Statement: AFR Statement on Vital Role of Consumer Financial Protection Bureau

FOR IMMEDIATE RELEASE:
Nov. 26, 2024

CONTACT:
Carter Dougherty, carter@ourfinancialsecurity.org

AFR Statement on Vital Role of Consumer Financial Protection Bureau

Signs are mounting that the second Trump administration will try, like the first iteration, to undermine the Consumer Financial Protection Bureau’s mission and capacity to safeguard the rights and wallets of families throughout the United States. 

The CFPB, created after the devastating financial crisis in 2008, has made major contributions to families’ economic security by standing up for everyday people against Wall Street, predatory lenders, and other financial services companies trying to rip them off.
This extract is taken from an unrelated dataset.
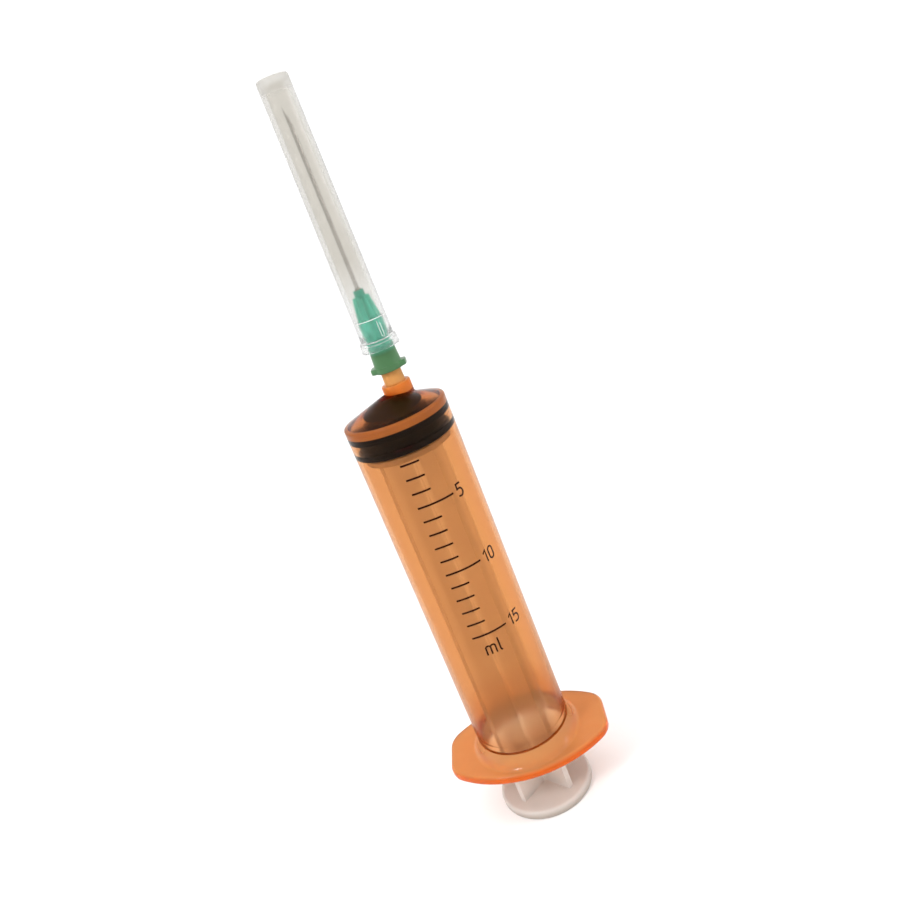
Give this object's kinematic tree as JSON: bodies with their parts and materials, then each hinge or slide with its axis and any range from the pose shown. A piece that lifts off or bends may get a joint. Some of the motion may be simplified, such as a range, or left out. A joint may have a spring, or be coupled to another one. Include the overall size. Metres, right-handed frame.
{
  "type": "luer-slip syringe with capped needle",
  "caption": "Hand syringe with a translucent orange graduated barrel, black stopper, white plunger, eccentric luer tip and a capped green-hub needle.",
  "frame": {"origin": "centre of the thumb rest's flat underside, on the barrel's axis", "axes": "+Z along the barrel towards the needle, X along the finger flange's length, -Y towards the printed side"},
  "size_m": [0.038, 0.0272, 0.1659],
  "materials": {
    "barrel_plastic": "glossy, translucent orange",
    "stopper_rubber": "satin black",
    "plunger_plastic": "milky, satin",
    "hub_plastic": "glossy, translucent green",
    "needle_steel": "drawn and polished",
    "adhesive": "clear, glossy",
    "sheath_plastic": "frosted, nearly clear",
    "scale_ink": "matt black print"
  },
  "bodies": {
    "barrel": {"barrel": "barrel_plastic"},
    "stopper": {"stopper": "stopper_rubber"},
    "plunger": {"plunger_rod": "plunger_plastic"},
    "needle": {"needle_hub": "hub_plastic", "cannula": "needle_steel", "adhesive_bead": "adhesive"},
    "sheath": {"needle_sheath": "sheath_plastic"}
  },
  "joints": [
    {"name": "plunger_slide", "type": "slide", "parent": "barrel", "child": "stopper", "axis": [0, 0, -1], "range_m": [0, 0.072]},
    {"name": "plunger_spin", "type": "hinge", "parent": "stopper", "child": "plunger", "pos_m": [0, 0, 0.0955], "axis": [0, 0, 1], "continuous": true},
    {"name": "needle_pull", "type": "slide", "parent": "barrel", "child": "needle", "axis": [0, 0, 1], "range_m": [0, 0.02]},
    {"name": "sheath_pull", "type": "slide", "parent": "needle", "child": "sheath", "axis": [0, 0, 1], "range_m": [0, 0.056]}
  ]
}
Weakening the CFPB, slowing its work, or steering it to favor industry over the public interest would give bad actors a green light to do their worst, and further deepen this country’s racial wealth gap. 

The CFPB has obtained $20.7 billion in relief for over 200 million consumers in the form of restitution or cancelled debts through its supervision and enforcement powers, and kept many billions more in peoples pockets through new rules, guidance and other effective oversight policies. It is no surprise that polling has consistently found that voters – Republicans, Democrats, and independents – overwhelmingly support the mission of the CFPB and efforts to crack down on junk fees, fight lending discrimination, reduce the burden of medical debt, and promote competition in banking.
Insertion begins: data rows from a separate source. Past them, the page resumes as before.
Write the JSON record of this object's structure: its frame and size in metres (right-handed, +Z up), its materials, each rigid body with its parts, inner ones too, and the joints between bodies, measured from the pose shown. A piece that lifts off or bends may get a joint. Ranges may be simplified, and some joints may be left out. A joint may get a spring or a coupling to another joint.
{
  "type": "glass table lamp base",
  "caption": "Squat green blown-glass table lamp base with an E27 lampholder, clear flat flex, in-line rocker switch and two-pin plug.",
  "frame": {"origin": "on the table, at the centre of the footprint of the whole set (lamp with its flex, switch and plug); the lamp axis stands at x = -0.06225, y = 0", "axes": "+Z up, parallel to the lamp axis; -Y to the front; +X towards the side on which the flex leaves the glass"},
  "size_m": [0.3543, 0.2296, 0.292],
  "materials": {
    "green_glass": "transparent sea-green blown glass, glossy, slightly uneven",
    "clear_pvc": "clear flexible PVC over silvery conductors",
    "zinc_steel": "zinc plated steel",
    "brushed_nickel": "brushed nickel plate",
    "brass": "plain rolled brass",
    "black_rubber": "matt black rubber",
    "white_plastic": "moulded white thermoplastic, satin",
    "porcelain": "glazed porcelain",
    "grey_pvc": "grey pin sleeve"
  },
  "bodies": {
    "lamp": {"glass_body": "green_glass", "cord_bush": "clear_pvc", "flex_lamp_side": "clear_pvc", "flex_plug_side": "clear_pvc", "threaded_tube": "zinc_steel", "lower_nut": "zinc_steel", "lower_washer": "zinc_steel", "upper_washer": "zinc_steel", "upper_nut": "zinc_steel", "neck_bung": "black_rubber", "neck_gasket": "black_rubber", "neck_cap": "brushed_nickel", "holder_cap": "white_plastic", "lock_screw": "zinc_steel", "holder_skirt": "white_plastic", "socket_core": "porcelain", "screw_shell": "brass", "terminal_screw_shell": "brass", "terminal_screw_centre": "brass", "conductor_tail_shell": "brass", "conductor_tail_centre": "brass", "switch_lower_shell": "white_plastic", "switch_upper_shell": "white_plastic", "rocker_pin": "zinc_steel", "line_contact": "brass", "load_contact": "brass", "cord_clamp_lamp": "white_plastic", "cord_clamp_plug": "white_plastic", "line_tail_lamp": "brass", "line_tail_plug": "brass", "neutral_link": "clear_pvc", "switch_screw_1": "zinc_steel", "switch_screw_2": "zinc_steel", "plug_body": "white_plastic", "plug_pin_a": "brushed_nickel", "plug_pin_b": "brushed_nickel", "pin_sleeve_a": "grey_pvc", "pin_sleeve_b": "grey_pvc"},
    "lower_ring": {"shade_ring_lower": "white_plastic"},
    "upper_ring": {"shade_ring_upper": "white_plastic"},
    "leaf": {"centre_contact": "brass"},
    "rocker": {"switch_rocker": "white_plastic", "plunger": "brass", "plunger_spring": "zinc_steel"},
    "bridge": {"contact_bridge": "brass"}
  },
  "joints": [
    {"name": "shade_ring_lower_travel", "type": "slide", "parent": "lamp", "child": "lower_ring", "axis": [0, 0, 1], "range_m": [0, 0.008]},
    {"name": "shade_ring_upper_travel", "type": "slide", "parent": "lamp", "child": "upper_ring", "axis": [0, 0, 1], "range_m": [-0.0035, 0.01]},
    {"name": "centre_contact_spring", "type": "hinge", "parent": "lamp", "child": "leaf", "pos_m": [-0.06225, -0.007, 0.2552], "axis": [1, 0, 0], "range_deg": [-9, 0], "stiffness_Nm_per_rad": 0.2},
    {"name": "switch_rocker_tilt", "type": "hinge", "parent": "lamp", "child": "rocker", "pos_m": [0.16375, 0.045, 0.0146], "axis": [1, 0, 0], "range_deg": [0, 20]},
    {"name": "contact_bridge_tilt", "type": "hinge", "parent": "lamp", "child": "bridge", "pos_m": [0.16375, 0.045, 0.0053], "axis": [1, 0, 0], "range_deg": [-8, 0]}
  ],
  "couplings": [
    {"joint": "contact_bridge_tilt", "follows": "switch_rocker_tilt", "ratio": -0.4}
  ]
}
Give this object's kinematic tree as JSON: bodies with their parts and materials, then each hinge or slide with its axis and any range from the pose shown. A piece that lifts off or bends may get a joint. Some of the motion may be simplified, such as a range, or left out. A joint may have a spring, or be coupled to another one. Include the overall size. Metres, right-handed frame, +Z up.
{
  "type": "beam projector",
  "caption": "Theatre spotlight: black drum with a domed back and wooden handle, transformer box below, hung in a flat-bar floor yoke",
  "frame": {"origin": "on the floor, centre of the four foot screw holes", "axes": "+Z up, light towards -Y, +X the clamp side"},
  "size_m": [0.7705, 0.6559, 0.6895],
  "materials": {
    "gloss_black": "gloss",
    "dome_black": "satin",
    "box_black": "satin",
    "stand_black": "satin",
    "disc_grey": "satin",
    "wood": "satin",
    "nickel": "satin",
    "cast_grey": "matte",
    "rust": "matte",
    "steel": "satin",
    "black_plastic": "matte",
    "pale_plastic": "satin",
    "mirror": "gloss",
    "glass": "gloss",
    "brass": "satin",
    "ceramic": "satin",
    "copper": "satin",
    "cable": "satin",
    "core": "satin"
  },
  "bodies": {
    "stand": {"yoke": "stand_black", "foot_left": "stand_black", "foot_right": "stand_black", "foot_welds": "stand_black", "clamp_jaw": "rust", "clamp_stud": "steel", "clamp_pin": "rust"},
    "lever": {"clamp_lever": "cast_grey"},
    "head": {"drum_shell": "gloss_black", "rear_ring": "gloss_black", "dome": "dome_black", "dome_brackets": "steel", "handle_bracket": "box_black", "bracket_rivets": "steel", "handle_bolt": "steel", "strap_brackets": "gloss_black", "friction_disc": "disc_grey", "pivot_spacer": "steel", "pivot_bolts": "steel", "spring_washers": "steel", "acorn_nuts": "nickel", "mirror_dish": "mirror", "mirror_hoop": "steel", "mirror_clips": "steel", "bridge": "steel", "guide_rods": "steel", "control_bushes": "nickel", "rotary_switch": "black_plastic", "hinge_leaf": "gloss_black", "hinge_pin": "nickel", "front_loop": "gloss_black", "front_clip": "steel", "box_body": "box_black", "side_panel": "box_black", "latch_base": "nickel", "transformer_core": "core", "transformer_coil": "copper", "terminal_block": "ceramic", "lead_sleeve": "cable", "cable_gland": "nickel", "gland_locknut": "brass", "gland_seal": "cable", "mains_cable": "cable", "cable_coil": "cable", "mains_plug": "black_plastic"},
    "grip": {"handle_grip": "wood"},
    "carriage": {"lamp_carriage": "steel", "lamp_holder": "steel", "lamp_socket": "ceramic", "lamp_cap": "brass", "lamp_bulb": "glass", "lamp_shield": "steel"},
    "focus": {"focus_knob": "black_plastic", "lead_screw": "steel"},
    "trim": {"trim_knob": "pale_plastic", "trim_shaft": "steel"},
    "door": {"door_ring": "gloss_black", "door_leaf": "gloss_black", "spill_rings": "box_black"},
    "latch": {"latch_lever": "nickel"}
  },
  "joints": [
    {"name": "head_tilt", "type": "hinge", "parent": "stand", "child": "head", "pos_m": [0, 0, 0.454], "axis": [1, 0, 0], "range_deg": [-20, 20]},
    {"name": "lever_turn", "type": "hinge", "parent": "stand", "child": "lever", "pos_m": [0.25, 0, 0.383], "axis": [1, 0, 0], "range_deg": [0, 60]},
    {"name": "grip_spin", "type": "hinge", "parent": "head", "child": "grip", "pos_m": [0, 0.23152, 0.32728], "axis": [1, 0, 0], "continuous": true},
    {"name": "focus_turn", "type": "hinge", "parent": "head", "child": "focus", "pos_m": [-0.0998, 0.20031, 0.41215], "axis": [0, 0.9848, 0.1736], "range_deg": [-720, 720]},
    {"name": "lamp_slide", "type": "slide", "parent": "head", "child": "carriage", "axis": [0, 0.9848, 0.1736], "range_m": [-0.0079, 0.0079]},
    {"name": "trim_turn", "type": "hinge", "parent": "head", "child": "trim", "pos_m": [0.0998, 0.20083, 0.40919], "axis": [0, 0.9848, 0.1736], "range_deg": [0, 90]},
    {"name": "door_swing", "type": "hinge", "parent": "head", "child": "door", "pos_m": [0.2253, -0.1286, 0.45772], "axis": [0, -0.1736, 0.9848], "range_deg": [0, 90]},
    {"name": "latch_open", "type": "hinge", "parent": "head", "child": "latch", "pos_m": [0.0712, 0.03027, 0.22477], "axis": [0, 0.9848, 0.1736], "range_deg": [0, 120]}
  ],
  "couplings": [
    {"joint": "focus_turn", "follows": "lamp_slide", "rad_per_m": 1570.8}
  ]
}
Over the last week, names have surfaced in the media that suggest President-elect Trump is considering industry representatives or anti-consumer veterans of his first administration (or both) to head the CFPB, a sign that the financial services lobby is looking for a head of the agency who will abandon its mission. 

That’s what they tried last time. After an interim period under an acting head who substantially curbed enforcement, Trump appointed Kathleen Kraninger — now a bank lobbyist — to lead the CFPB. Kraninger proceeded to let the financial services industry, in her words, “drive the agenda,” including, for example, eviscerating the agency’s rule against payday lending abuses.

Taking this path would please financial companies that want to keep charging junk fees and avoid accountability for unfair and abusive practices. It would do serious harm to people across the country who pay the price.